Dessa maneira, as desonerações tributárias temporárias, o aumento da oferta de crédito barato via BNDES e outros bancos públicos, a expansão dos gastos do governo, no contexto de um processo longo de afrouxamento monetário pelo Banco Central, são ações que elevam o crescimento do PIB no curtíssimo prazo, mas podem se mostrar contraproducentes quanto à elevação do PIB potencial do país, notadamente se delas decorrerem maiores incertezas dos agentes econômicos em relação ao ambiente macroeconômico futuro.
Mais positivas para as perspectivas de crescimento do Brasil foram as medidas anunciadas pelo governo na semana anterior, com relação a concessões e parcerias público-privadas no setor de transportes. O anúncio de outras iniciativas dessa natureza foi prometido, o que indica que o governo despertou para a necessidade de cuidar do crescimento do investimento nos próximos anos. Se tais medidas vingarem, o estímulo para o crescimento do PIB virá nos próximos anos, sem a necessidade de estímulos artificiais ao consumo.
Por tudo isso, o momento exige prudência e paciência do governo no que diz respeito à gestão da política econômica.
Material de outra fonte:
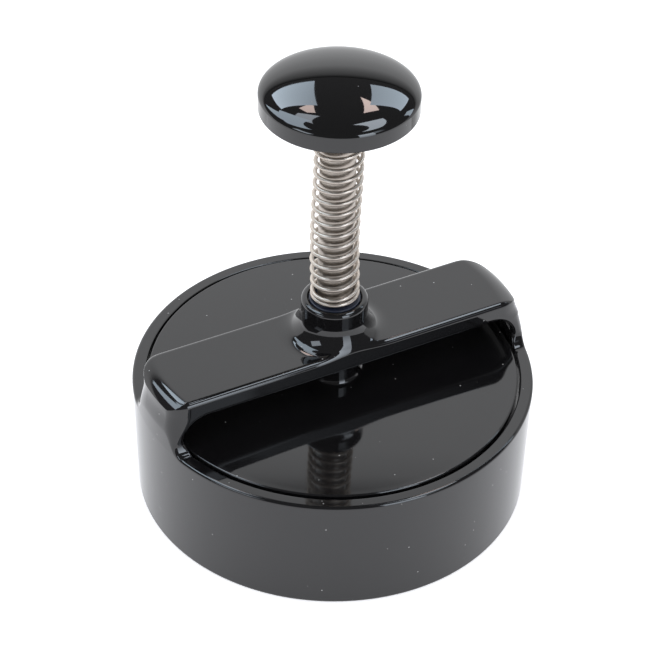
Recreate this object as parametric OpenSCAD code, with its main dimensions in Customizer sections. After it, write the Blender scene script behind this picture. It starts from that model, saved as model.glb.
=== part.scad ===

As medidas já adotadas são mais do que suficientes para fazer o PIB voltar a crescer em linha com o seu potencial e quaisquer abusos podem ser contraproducentes, acelerando a inflação para patamares elevados e exigindo, em futuro muito próximo, a aplicação de freios monetários e creditícios semelhantes ao ocorrido no primeiro semestre do ano passado.
Gustavo Loyola, doutor em economia pela EPGE/FGV, foi presidente do Banco Central e é sócio-diretor da Tendências Consultoria Integrada, em São Paulo.